To anyone who cares enough to pay attention, it's no secret that activists use social media, traditional media, the bureaucracy and the legal system to create an intensely intimidating environment for women to speak up in defence of single-sex sports and other sex based rights. The UK might be fortunate to have a sports council prepared to acknowledge reality, but look at how women are being treated elsewhere simply for acknowledging biological reality and for standing up for their own rights. Hopefully senators are aware of the disgraceful attacks on philosophy professor Kathleen Stock, who has been targeted by anonymous activists to the extent that police have told her not to attend her place of work. UK Labour MP Rosie Duffield didn't feel safe to attend the Labour Party conference because of the abuse she's received from Labour members for saying that only women have a cervix. Instead of defending Rosie, her leader and numerous colleagues threw her under a bus. Here in Australia I myself was summonsed to a compulsory conciliation hearing 12 months ago by an antidiscrimination bureaucrat because I wrote that women's sports and facilities were designed for females and should remain that way.

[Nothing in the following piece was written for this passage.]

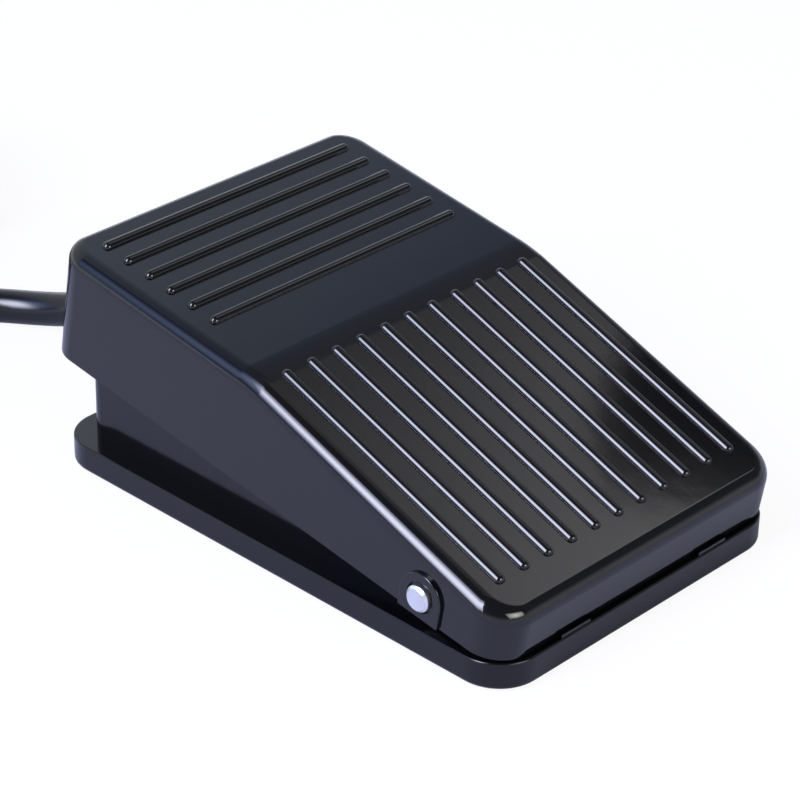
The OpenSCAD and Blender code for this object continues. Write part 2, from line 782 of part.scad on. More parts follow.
// The part of the lead inside the bush and under the clamp
module lead_inlet() {
  color(rubber_black) on_feet() translate([0, inlet_start, lead_h])
    along(bush_end - inlet_start, lead_d, lead_d);
}

module lead_clamp() {
  w = 2 * clamp_post_x + clamp_post_d + 2 * clamp_edge;
  color(shell_black) on_feet() translate([0, clamp_y, 0]) difference() {
    union() {
      translate([-w / 2, -clamp_l / 2, clamp_z]) cube([w, clamp_l, clamp_t]);
      translate([0, -clamp_l / 2, lead_h]) intersection() {
        along(clamp_l, clamp_arch_d, clamp_arch_d);
        translate([-clamp_arch_d, -1, gap]) cube([2 * clamp_arch_d, clamp_l + 2, clamp_arch_d]);
      }
    }
    translate([0, -clamp_l, lead_h]) along(2 * clamp_l, lead_d + 2 * lead_fit, lead_d + 2 * lead_fit);
    for (s = [-1, 1]) translate([s * clamp_post_x, 0, 0]) cylinder(d = case_hole_d, h = 3 * lead_h);
  }
}

module clamp_screws() {
  color(steel) on_feet() for (s = [-1, 1]) translate([s * clamp_post_x, clamp_y, clamp_z + clamp_t + 0.03])
    difference() {
      union() {
        cylinder(d = screw_head_d, h = screw_head_h);
        translate([0, 0, -8]) cylinder(d = screw_d, h = 8 + eps);
      }
      translate([0, 0, screw_head_h]) cube([4, 0.8, 1.6], center = true);
      translate([0, 0, screw_head_h]) cube([0.8, 4, 1.6], center = true);
    }
}

// A core runs from the lead's inner end to its sleeve in one easy curve
function core_path(a, z) =
  let (
    from = [1.45 * cos(a), inlet_start - gap, lead_h + 1.45 * sin(a)],
    to = [-case_x - 1, sleeve_y + sleeve_l + 0.2, z],
    reach = 5
  )
  [
    for (i = [0 : 14]) let (t = i / 14)
      pow(1 - t, 3) * from + 3 * t * pow(1 - t, 2) * (from - [0, reach, 0])
      + 3 * t * t * (1 - t) * (to + [0, reach, 0]) + pow(t, 3) * to,
    to - [0, 4, 0]
  ];

module common_wire() { color("saddlebrown") on_feet() sweep(core_path(300, terminal_z[0]), core_d / 2, 8); }
module closed_wire() { color("royalblue") on_feet() sweep(core_path(180, terminal_z[1]), core_d / 2, 8); }
module open_wire() { color("black") on_feet() sweep(core_path(60, terminal_z[2]), core_d / 2, 8); }

module lead() {
  color(rubber_black) sweep(ROUTE, lead_d / 2, 10);
}

// Closed outer form of the stored turns: two layers of two, and a last part turn on top
module lead_coil() {
  color(rubber_black) translate([coil_at[0], coil_at[1], tie_t]) {
    rotate_extrude($fn = 96) translate([coil_r - lead_d, 0]) union() {
      translate([0, lead_d / 2]) square([2 * lead_d, lead_d]);
      translate([lead_d / 2, 0]) square([lead_d, 2 * lead_d]);
      for (x = [0.5, 1.5], z = [0.5, 1.5]) translate([x * lead_d, z * lead_d]) circle(lead_d / 2);
    }
    rotate([0, 0, tail_from]) rotate_extrude(angle = tail_to - tail_from, $fn = 96)
      translate([coil_r, 1.5 * lead_d + lead_d * cos(30)]) circle(lead_d / 2);
  }
}

// Outline of the bundle: two layers, with the last part turn on top. m is a margin round it.
module bundle(m) {
  side = lead_d + m;
  top = 1.5 * lead_d + lead_d * cos(30) + lead_d / 2;
  polygon([
    [-side, -m], [side, -m], [side, 2 * lead_d], [lead_d / 2, top + m],
    [-lead_d / 2, top + m], [-side, 2 * lead_d]
  ]);
}

// Flat ties round the bundle, which the coil also rests on
module coil_ties() {
  color([0.1, 0.1, 0.1]) for (a = [165, 300])
    translate([coil_at[0], coil_at[1], tie_t]) rotate([0, 0, a]) translate([coil_r, tie_w / 2, 0])
      rotate([90, 0, 0]) linear_extrude(tie_w) difference() {
        bundle(tie_t);
        bundle(tie_fit);
      }
}

// The stripped end: three cores that lie on the coil past the end of the sheath
module lead_cores() {
  arc = core_l / coil_r * 180 / PI;
  z = tie_t + 2 * lead_d + core_d / 2 + gap;
  for (i = [-1 : 1]) color(["saddlebrown", "black", "royalblue"][i + 1])
    translate([coil_at[0], coil_at[1], z]) rotate([0, 0, tail_from - 0.3 - arc])
      rotate_extrude(angle = arc, $fn = 96) translate([coil_r + i * (core_d + gap), 0]) circle(core_d / 2);
}

base();
rubber_feet();
pedal_cover();
pivot_pin();
pin_clips();
pin_washers();
return_spring();
switch_case();
switch_lid();
switch_plunger();
switch_lever();
common_terminal();
open_terminal();
closed_terminal();
terminal_sleeves();
switch_screws();
switch_washers();
switch_nuts();
lead_bush();
lead_inlet();
lead_clamp();
clamp_screws();
common_wire();
open_wire();
closed_wire();
lead();
lead_coil();
coil_ties();
lead_cores();
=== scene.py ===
import json
import math

import bmesh
import bpy
from mathutils import Matrix, Vector


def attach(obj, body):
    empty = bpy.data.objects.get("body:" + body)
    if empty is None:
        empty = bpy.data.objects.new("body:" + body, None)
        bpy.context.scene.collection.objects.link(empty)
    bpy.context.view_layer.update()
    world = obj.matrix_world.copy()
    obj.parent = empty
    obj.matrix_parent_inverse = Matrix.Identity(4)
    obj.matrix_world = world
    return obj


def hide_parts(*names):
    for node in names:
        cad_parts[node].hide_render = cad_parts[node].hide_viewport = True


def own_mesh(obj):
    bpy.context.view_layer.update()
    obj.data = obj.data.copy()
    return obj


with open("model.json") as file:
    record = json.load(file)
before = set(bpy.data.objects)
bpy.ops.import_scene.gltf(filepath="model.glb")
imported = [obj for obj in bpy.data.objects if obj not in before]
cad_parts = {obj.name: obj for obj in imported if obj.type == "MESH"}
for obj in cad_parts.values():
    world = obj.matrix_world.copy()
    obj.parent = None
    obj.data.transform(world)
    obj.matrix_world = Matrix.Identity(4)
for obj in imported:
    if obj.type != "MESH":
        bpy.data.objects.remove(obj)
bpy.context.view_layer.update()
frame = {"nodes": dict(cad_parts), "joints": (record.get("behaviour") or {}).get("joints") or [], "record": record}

mm = 0.001
hinge = Vector(next(j["pos_m"] for j in frame["joints"] if j["name"] == "pedal_press"))


def deselect():
    if bpy.context.mode != "OBJECT":
        bpy.ops.object.mode_set(mode="OBJECT")
    bpy.ops.object.select_all(action="DESELECT")


def pick(*objects):
    deselect()
    for obj in objects:
        obj.select_set(True)
    bpy.context.view_layer.objects.active = objects[0]


def named(name):
    obj = bpy.context.active_object
    obj.name = name
    obj.data.name = name
    return obj


def settle(obj):  # place, turn and size go into the mesh
    pick(obj)
    bpy.ops.object.transform_apply(location=True, rotation=True, scale=True)
    return obj


def addBlock(name, low, high):
    deselect()
    middle = [(a + b) / 2 for a, b in zip(low, high)]
    bpy.ops.mesh.primitive_cube_add(size=1, location=middle)
    obj = named(name)
    obj.scale = [b - a for a, b in zip(low, high)]
    return settle(obj)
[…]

Because I've campaigned for the protection of women in single-sex sport and for sex based rights, making the exact same points that sensible national sporting organisations are making internationally, I've received all sorts of abuse from anonymous keyboard warriors. Earlier this year, I posted a collection of examples from a single four-day period of emails and messages I received, calling me all sort of expletives and derogatory terms: the C-word—and they weren't talking about conservative—F-ing idiot, TERF, bitch, and a pathetic excuse for a human being. There were messages telling me to die and to shut the F up. One email concluded 'I'm surprised you're out of the kitchen'. Bear in mind that the people sending me these deranged messaged are doing so in the name of inclusion. The most infuriating thing about receiving these messages is that I know that the people calling me these things are getting exactly what they want from our institutions.

All of this is sadly consistent with the language that is being used publicly on social media to denigrate and threaten women all over the world who speak up for women's rights. In any other context, this abuse of women would cause a media storm. But, when I posted those messages on Facebook as an example of what women have to put up with for speaking in defence of single-sex sport and sex based rights, an Australian journalist mockingly tweeted them to his followers with the caption 'TERFs posting their Ls.'

This is why we are where we are. If a woman dares to express an opinion which is off the progressive script, there is a horde of Twitter warriors, journalists, media outlets and Labor and Green politicians out there to make it as intimidating as possible for you. It doesn't matter if you're a Left-leaning feminist. It doesn't matter if you're a lifelong Labor or Green voter. You'll be labelled a TERF, the universal social media language that says it's okay to send abuse to this woman, it's okay to lie about what she said, it's okay to try to end her career because she's not one of us.

The beneficiaries of this culture are the lobby groups who are pushing for women's single-sex sports and services to be replaced by women's services that males can identify into, and the bureaucracies who are doing their bidding and don't want their actions to be scrutinised. The people who suffer the consequences are women. All it takes to stop this madness is for people who know that single-sex sport and services for women are sensible and necessary to speak up and say so, and all it takes for it to get worse is for people to stay silent and keep letting bureaucrats give away women's rights, because it's easier to stay out of it.